┌──
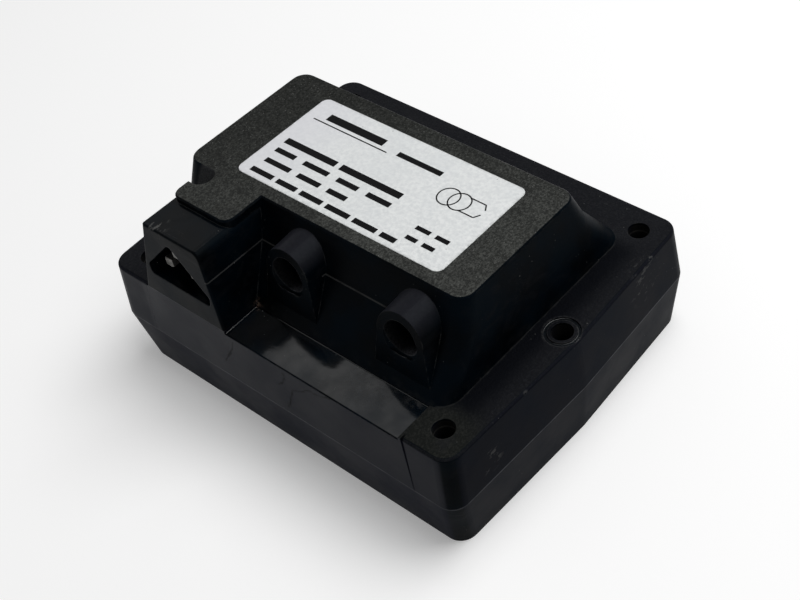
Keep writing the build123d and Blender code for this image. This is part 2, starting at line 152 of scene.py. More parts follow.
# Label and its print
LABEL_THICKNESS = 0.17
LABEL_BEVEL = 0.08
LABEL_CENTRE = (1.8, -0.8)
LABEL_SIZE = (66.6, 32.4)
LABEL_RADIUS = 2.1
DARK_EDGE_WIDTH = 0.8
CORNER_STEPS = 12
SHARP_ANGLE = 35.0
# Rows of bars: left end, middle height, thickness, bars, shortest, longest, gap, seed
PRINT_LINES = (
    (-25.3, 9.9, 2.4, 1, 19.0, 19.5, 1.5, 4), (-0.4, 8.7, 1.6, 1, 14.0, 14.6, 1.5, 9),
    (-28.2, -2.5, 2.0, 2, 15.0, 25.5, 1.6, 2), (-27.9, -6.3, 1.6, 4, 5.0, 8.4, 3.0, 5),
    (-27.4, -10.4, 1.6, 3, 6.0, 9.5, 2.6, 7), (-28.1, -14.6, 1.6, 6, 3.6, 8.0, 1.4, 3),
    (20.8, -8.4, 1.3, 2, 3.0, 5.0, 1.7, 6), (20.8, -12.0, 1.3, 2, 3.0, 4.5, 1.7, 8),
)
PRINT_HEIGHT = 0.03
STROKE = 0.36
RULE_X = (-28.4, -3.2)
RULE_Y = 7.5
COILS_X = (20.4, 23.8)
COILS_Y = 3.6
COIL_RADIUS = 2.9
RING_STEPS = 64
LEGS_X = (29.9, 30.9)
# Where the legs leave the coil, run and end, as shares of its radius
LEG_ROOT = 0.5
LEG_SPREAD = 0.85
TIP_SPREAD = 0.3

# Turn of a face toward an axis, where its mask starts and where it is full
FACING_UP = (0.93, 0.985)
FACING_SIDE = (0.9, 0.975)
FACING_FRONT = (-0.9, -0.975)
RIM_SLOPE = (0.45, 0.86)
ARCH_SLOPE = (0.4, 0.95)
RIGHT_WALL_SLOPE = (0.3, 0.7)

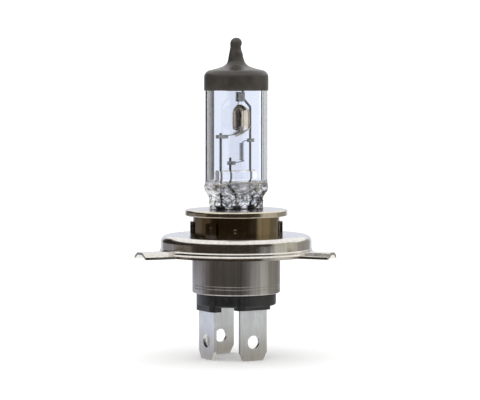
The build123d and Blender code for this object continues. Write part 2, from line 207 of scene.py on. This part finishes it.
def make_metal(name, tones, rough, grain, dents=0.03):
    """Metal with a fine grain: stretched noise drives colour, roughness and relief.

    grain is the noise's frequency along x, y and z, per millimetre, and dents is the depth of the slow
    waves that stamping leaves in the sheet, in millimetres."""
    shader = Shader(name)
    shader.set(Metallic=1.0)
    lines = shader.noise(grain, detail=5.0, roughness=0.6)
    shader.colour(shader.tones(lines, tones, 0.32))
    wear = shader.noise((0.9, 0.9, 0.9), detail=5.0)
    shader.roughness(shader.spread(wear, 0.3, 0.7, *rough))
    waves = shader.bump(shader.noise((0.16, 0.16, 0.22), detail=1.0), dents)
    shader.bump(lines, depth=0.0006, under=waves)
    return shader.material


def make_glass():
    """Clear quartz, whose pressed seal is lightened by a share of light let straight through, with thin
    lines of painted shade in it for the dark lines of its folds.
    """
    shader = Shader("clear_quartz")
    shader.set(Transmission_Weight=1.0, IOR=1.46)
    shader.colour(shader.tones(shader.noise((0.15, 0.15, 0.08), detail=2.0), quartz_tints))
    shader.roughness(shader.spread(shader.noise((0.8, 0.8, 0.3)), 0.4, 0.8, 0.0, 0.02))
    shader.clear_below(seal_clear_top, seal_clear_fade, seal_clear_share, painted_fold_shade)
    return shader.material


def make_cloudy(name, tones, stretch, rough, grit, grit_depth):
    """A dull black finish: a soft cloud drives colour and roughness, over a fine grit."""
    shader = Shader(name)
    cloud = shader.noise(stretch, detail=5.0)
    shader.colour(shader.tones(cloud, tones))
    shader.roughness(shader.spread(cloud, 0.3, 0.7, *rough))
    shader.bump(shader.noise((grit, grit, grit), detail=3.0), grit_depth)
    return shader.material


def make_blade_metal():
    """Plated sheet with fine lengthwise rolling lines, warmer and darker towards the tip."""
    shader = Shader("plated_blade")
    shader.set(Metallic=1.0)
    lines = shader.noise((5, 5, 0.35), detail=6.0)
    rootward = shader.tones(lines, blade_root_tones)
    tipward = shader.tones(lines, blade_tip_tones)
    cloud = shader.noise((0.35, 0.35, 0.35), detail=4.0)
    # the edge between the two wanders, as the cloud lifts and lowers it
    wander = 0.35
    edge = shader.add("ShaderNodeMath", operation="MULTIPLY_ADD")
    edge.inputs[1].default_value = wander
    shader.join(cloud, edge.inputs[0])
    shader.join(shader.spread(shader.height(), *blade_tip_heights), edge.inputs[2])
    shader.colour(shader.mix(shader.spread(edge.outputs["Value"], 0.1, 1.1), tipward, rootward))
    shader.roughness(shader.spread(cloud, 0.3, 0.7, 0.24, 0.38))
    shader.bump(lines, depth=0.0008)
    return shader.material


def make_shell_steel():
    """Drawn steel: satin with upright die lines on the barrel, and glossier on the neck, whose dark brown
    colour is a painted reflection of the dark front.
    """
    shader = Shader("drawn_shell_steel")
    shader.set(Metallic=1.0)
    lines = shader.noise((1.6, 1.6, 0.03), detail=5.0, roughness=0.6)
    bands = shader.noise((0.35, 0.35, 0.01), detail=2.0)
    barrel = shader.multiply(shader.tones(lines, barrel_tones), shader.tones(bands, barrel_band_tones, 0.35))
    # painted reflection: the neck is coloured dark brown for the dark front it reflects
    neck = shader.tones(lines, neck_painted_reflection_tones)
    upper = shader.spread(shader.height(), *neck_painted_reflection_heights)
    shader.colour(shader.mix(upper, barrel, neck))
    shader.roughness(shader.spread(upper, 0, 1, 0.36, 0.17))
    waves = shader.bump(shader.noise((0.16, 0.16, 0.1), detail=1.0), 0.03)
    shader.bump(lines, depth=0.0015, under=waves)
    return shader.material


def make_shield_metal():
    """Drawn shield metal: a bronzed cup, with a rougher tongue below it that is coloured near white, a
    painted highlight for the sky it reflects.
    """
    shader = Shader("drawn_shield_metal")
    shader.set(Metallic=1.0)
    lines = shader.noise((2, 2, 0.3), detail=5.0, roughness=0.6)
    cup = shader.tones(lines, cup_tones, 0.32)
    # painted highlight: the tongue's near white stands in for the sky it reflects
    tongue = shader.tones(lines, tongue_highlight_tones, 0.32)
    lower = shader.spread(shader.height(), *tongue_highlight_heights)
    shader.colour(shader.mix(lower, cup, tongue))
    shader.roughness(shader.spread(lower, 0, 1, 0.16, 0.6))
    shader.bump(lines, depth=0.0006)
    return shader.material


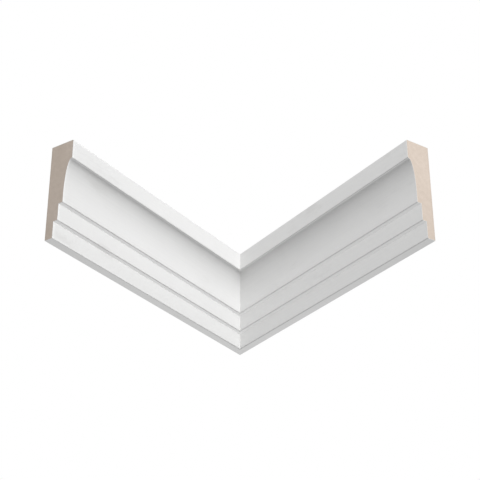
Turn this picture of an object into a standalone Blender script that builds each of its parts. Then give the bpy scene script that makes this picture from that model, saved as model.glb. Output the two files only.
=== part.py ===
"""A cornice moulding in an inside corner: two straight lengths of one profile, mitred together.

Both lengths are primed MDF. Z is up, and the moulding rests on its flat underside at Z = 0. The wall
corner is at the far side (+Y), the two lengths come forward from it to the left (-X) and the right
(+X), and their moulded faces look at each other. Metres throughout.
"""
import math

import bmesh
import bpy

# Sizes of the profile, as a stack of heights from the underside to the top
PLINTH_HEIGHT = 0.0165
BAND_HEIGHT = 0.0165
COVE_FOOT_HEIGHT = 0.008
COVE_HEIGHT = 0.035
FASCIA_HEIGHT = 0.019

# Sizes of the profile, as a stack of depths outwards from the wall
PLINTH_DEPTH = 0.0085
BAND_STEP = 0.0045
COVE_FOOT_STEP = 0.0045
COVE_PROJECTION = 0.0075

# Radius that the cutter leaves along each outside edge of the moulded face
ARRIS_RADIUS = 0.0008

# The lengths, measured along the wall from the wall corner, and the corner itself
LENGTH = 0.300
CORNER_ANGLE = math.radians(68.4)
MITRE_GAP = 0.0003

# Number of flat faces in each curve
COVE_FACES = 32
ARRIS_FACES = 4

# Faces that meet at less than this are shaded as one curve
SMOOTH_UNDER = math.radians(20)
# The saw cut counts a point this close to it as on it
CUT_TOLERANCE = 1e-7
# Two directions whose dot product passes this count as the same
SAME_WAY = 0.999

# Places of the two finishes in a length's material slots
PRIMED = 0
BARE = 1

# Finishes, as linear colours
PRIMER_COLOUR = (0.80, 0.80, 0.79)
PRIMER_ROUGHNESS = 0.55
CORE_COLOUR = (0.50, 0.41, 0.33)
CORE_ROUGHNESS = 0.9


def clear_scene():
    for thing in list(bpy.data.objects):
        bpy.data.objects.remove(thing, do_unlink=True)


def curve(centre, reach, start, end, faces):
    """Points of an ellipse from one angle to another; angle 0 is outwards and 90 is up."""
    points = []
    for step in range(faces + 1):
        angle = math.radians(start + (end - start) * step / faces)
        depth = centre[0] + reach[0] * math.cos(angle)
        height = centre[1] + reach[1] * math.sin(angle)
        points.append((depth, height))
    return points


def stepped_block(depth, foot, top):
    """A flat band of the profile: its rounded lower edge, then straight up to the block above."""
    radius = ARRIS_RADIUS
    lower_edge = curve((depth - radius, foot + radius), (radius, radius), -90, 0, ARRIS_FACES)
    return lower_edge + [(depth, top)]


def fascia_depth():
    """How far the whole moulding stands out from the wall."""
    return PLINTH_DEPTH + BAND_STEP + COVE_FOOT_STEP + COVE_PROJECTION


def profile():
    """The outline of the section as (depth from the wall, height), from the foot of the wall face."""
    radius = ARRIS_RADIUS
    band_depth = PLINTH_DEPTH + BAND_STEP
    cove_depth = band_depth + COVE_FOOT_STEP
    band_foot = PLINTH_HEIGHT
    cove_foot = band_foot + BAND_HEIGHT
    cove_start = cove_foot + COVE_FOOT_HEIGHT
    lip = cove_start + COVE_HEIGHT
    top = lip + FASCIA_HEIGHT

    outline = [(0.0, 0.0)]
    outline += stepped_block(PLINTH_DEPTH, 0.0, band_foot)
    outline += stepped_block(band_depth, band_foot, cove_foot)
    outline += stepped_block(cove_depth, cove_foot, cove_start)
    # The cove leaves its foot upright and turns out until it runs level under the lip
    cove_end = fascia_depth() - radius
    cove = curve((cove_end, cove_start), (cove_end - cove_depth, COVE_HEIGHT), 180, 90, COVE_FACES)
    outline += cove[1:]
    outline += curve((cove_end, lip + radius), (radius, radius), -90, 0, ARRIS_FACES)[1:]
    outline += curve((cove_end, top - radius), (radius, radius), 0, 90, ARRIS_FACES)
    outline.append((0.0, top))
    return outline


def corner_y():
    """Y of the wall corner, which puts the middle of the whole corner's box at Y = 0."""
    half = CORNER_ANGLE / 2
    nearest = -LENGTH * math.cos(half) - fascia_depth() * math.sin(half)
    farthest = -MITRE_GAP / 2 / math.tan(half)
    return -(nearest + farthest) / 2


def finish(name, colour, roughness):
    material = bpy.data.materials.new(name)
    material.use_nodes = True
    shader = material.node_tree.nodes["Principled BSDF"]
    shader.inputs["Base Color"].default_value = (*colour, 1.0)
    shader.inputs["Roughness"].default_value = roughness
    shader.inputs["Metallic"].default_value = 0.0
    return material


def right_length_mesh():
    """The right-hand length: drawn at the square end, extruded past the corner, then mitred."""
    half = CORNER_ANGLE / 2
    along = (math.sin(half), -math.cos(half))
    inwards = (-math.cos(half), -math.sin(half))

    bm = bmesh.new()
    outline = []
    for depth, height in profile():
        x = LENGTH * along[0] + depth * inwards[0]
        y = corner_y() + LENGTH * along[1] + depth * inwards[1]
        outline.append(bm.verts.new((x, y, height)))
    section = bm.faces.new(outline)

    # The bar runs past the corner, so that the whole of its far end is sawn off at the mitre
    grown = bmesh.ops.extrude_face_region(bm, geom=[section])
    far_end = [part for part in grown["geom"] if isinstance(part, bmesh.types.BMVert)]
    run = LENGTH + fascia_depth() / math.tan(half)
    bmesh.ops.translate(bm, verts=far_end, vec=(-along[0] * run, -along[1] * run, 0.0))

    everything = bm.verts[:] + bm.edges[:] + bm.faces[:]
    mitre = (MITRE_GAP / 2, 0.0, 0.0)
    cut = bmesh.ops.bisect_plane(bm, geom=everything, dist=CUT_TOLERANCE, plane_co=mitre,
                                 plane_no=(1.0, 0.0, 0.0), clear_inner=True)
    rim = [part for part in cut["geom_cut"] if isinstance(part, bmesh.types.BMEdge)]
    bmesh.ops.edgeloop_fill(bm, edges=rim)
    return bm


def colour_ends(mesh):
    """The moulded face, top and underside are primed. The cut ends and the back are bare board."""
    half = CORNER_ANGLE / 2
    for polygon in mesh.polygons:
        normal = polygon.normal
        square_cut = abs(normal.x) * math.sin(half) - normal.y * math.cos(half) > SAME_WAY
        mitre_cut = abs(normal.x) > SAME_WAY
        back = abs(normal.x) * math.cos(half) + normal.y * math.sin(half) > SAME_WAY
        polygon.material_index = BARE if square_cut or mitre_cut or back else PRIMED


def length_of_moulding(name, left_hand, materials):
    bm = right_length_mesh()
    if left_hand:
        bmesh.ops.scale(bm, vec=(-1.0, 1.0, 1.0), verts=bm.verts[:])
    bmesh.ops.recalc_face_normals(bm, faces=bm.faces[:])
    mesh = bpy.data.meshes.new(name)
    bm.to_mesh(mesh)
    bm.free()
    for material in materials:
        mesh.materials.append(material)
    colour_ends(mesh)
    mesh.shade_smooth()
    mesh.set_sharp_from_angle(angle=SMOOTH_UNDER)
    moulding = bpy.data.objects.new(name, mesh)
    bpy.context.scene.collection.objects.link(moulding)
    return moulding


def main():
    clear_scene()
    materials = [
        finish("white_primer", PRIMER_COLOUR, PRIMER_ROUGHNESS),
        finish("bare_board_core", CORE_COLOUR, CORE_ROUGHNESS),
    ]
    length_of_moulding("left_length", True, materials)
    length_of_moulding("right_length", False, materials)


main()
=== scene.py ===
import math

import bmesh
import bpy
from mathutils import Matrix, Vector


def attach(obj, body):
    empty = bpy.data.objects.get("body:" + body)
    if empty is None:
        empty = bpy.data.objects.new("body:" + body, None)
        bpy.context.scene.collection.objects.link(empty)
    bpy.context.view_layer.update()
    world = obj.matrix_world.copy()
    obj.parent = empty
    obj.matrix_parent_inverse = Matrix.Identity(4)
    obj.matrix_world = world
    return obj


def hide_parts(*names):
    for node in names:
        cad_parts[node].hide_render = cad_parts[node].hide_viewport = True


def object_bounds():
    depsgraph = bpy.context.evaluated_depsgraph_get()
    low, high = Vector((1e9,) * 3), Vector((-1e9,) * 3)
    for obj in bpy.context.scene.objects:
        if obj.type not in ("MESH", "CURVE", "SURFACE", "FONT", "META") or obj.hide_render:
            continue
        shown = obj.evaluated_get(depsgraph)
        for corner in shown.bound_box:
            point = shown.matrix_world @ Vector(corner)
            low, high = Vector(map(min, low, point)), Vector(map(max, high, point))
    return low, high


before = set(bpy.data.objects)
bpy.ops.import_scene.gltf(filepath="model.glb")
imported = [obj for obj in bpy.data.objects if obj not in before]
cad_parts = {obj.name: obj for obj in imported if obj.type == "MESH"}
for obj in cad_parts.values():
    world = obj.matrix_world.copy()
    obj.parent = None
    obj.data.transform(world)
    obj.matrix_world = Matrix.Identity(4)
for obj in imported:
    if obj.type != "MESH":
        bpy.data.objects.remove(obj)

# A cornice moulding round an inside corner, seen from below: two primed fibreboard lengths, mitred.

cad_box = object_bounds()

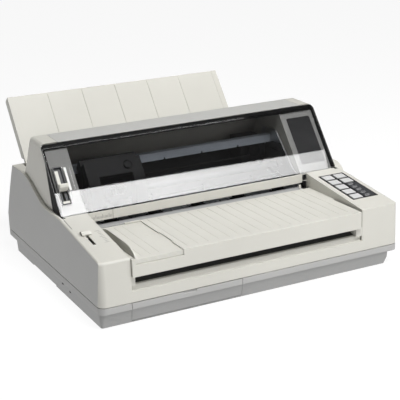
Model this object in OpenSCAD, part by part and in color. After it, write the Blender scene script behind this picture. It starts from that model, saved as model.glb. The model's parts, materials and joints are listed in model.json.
└──
* _EXERCISE OBJECTIVE_
Of the entries above, repeat exactly the lines from the line with "bmesh.ops.recalc_face_normals(bm, faces=bm.faces[:])" through the line with "imported = [obj", both of them included.

* _RESULT OF THE TASK_
    bmesh.ops.recalc_face_normals(bm, faces=bm.faces[:])
    mesh = bpy.data.meshes.new(name)
    bm.to_mesh(mesh)
    bm.free()
    for material in materials:
        mesh.materials.append(material)
    colour_ends(mesh)
    mesh.shade_smooth()
    mesh.set_sharp_from_angle(angle=SMOOTH_UNDER)
    moulding = bpy.data.objects.new(name, mesh)
    bpy.context.scene.collection.objects.link(moulding)
    return moulding


def main():
    clear_scene()
    materials = [
        finish("white_primer", PRIMER_COLOUR, PRIMER_ROUGHNESS),
        finish("bare_board_core", CORE_COLOUR, CORE_ROUGHNESS),
    ]
    length_of_moulding("left_length", True, materials)
    length_of_moulding("right_length", False, materials)


main()
=== scene.py ===
import math

import bmesh
import bpy
from mathutils import Matrix, Vector


def attach(obj, body):
    empty = bpy.data.objects.get("body:" + body)
    if empty is None:
        empty = bpy.data.objects.new("body:" + body, None)
        bpy.context.scene.collection.objects.link(empty)
    bpy.context.view_layer.update()
    world = obj.matrix_world.copy()
    obj.parent = empty
    obj.matrix_parent_inverse = Matrix.Identity(4)
    obj.matrix_world = world
    return obj


def hide_parts(*names):
    for node in names:
        cad_parts[node].hide_render = cad_parts[node].hide_viewport = True


def object_bounds():
    depsgraph = bpy.context.evaluated_depsgraph_get()
    low, high = Vector((1e9,) * 3), Vector((-1e9,) * 3)
    for obj in bpy.context.scene.objects:
        if obj.type not in ("MESH", "CURVE", "SURFACE", "FONT", "META") or obj.hide_render:
            continue
        shown = obj.evaluated_get(depsgraph)
        for corner in shown.bound_box:
            point = shown.matrix_world @ Vector(corner)
            low, high = Vector(map(min, low, point)), Vector(map(max, high, point))
    return low, high


before = set(bpy.data.objects)
bpy.ops.import_scene.gltf(filepath="model.glb")
imported = [obj for obj in bpy.data.objects if obj not in before]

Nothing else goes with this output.